Your task: Write each line out exactly, leaving none out.

---------- Source data

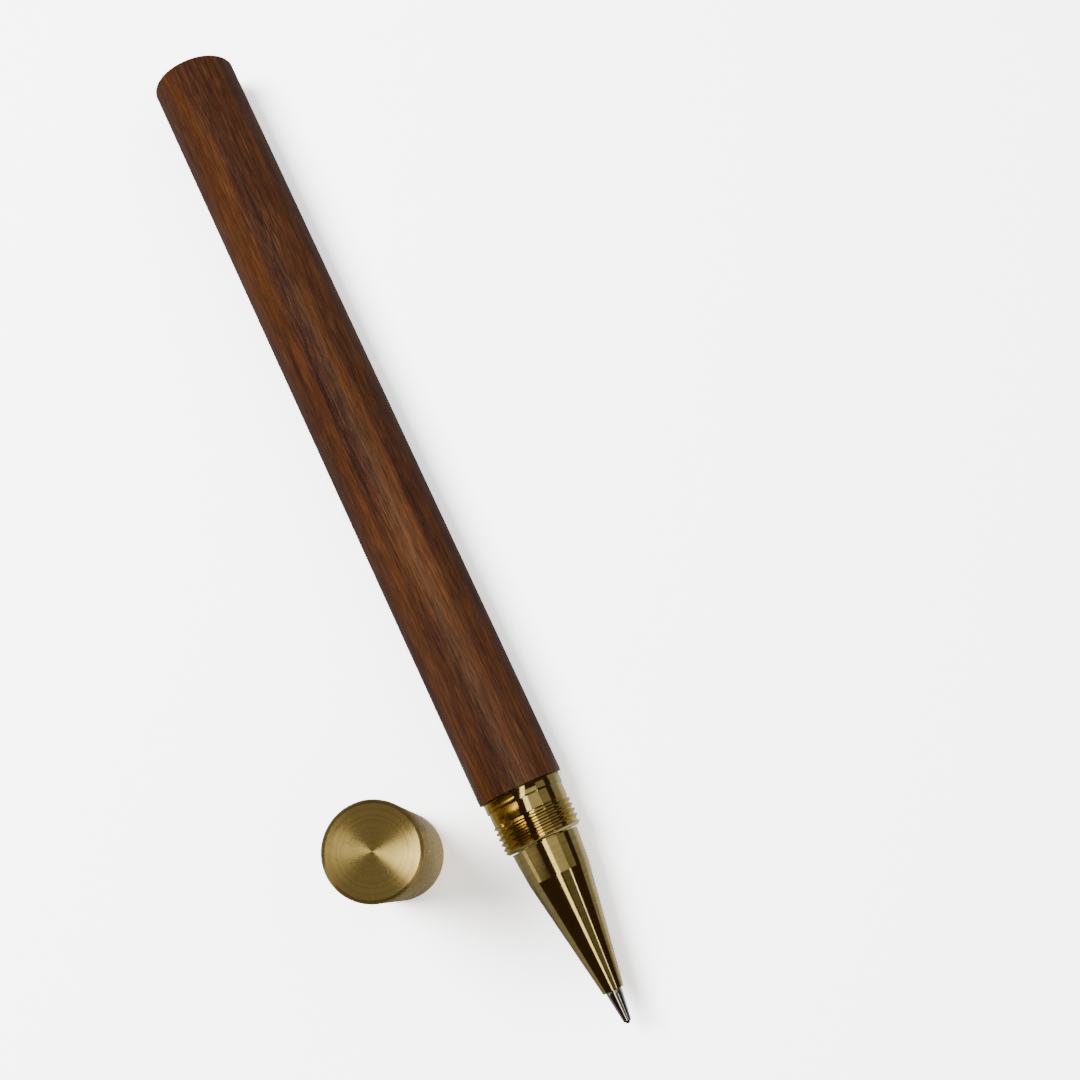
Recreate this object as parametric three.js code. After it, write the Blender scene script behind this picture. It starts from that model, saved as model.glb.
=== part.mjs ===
// A rollerball pen with a turned hardwood barrel and brass fittings, lying uncapped on a table,
// with its brass cap standing mouth down beside it. Millimetres, +Z up, table at Z = 0.
// The pen's axis runs along Y with the writing tip at -Y. The origin is the middle of the
// bounding box at table height.
//
// Places along the pen are "stations": distances from the very tip of the ball, going back.

import * as THREE from 'three';
import { mergeVertices } from 'three/addons/utils/BufferGeometryUtils.js';

// ---- Driving dimensions ----
const PEN_LENGTH = 146.0;          // uncapped, ball to far end
const BARREL_RADIUS = 5.9;
const CAP_RADIUS = 6.0;
const CAP_LENGTH = 34.2;
const CAP_BESIDE_PEN = 18.6;       // cap axis to pen axis, across the table
const CAP_BEHIND_TIP = 32.3;       // cap axis to writing tip, along the pen
const THREAD_PITCH = 0.75;         // cap thread and nose thread alike

// Stations along the pen
const NOSE_MOUTH = 4.6;
const NOSE_KINK = 21.0;
const NOSE_SHOULDER = 25.6;
const NOSE_THREAD_LENGTH = 6.0;    // eight turns hold the nose in the collar
const COLLAR_FRONT = 25.8;
const COLLAR_SPIGOT_END = 42.0;
const WOOD_FRONT = 33.2;
const ADAPTER_FRONT = 12.8;        // front of the plastic adapter behind the metal tip
const HOLDER_END = 16.0;           // back end of the metal tip, inside the adapter
const REFILL_SHOULDER = 17.9;      // where the refill's flange rests in the nose
const INK_FRONT = 21.7;
const INK_LEVEL = 85.0;
const FOLLOWER_LENGTH = 6.0;
const REFILL_TUBE_END = 109.2;
const REFILL_END = 110.6;          // back face of the refill, where the spring presses
const SPRING_SEAT = 121.2;         // front face of the plug behind the spring
const BORE_END = 124.0;            // bottom of the blind hole in the wood

// Radii
const NOSE_MOUTH_RADIUS = 1.46;
const NOSE_KINK_RADIUS = 4.25;
const NOSE_SHOULDER_RADIUS = 4.66;
const NOSE_TENON_RADIUS = 4.1;
const COLLAR_RING_RADIUS = 5.46;
const COLLAR_RELIEF_RADIUS = 5.28;
const COLLAR_CREST_RADIUS = 5.45;
const COLLAR_ROOT_RADIUS = 5.2;
const WOOD_BORE_RADIUS = 4.35;
const TUBE_OUTER_RADIUS = 4.3;
const TUBE_INNER_RADIUS = 3.9;
const REFILL_RADIUS = 3.0;
const REFILL_BORE_RADIUS = 2.45;
const INK_RADIUS = 2.4;
const TIP_RADIUS = 1.08;
const BALL_RADIUS = 0.35;
const CAP_THREAD_MAJOR = 5.55;
const CAP_THREAD_MINOR = 5.3;
const CAP_BORE_RADIUS = 5.1;
const CAP_END_WALL = 0.8;

// Facet counts
const OUTER_SIDES = 48;
const NOSE_SIDES = 32;
const INNER_SIDES = 24;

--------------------

Correct response:
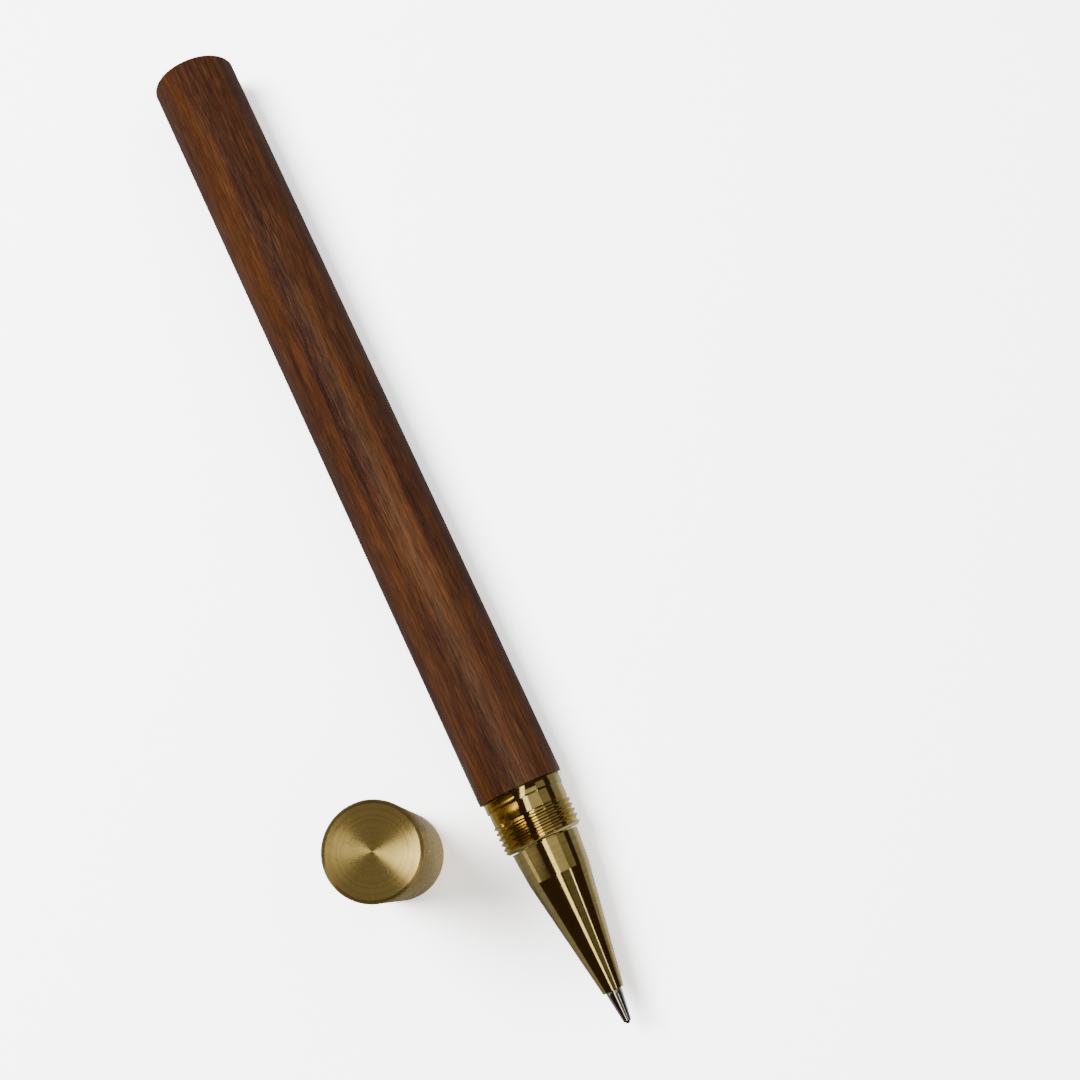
Recreate this object as parametric three.js code. After it, write the Blender scene script behind this picture. It starts from that model, saved as model.glb.
=== part.mjs ===
// A rollerball pen with a turned hardwood barrel and brass fittings, lying uncapped on a table,
// with its brass cap standing mouth down beside it. Millimetres, +Z up, table at Z = 0.
// The pen's axis runs along Y with the writing tip at -Y. The origin is the middle of the
// bounding box at table height.
//
// Places along the pen are "stations": distances from the very tip of the ball, going back.

import * as THREE from 'three';
import { mergeVertices } from 'three/addons/utils/BufferGeometryUtils.js';

// ---- Driving dimensions ----
const PEN_LENGTH = 146.0;          // uncapped, ball to far end
const BARREL_RADIUS = 5.9;
const CAP_RADIUS = 6.0;
const CAP_LENGTH = 34.2;
const CAP_BESIDE_PEN = 18.6;       // cap axis to pen axis, across the table
const CAP_BEHIND_TIP = 32.3;       // cap axis to writing tip, along the pen
const THREAD_PITCH = 0.75;         // cap thread and nose thread alike

// Stations along the pen
const NOSE_MOUTH = 4.6;
const NOSE_KINK = 21.0;
const NOSE_SHOULDER = 25.6;
const NOSE_THREAD_LENGTH = 6.0;    // eight turns hold the nose in the collar
const COLLAR_FRONT = 25.8;
const COLLAR_SPIGOT_END = 42.0;
const WOOD_FRONT = 33.2;
const ADAPTER_FRONT = 12.8;        // front of the plastic adapter behind the metal tip
const HOLDER_END = 16.0;           // back end of the metal tip, inside the adapter
const REFILL_SHOULDER = 17.9;      // where the refill's flange rests in the nose
const INK_FRONT = 21.7;
const INK_LEVEL = 85.0;
const FOLLOWER_LENGTH = 6.0;
const REFILL_TUBE_END = 109.2;
const REFILL_END = 110.6;          // back face of the refill, where the spring presses
const SPRING_SEAT = 121.2;         // front face of the plug behind the spring
const BORE_END = 124.0;            // bottom of the blind hole in the wood

// Radii
const NOSE_MOUTH_RADIUS = 1.46;
const NOSE_KINK_RADIUS = 4.25;
const NOSE_SHOULDER_RADIUS = 4.66;
const NOSE_TENON_RADIUS = 4.1;
const COLLAR_RING_RADIUS = 5.46;
const COLLAR_RELIEF_RADIUS = 5.28;
const COLLAR_CREST_RADIUS = 5.45;
const COLLAR_ROOT_RADIUS = 5.2;
const WOOD_BORE_RADIUS = 4.35;
const TUBE_OUTER_RADIUS = 4.3;
const TUBE_INNER_RADIUS = 3.9;
const REFILL_RADIUS = 3.0;
const REFILL_BORE_RADIUS = 2.45;
const INK_RADIUS = 2.4;
const TIP_RADIUS = 1.08;
const BALL_RADIUS = 0.35;
const CAP_THREAD_MAJOR = 5.55;
const CAP_THREAD_MINOR = 5.3;
const CAP_BORE_RADIUS = 5.1;
const CAP_END_WALL = 0.8;

// Facet counts
const OUTER_SIDES = 48;
const NOSE_SIDES = 32;
const INNER_SIDES = 24;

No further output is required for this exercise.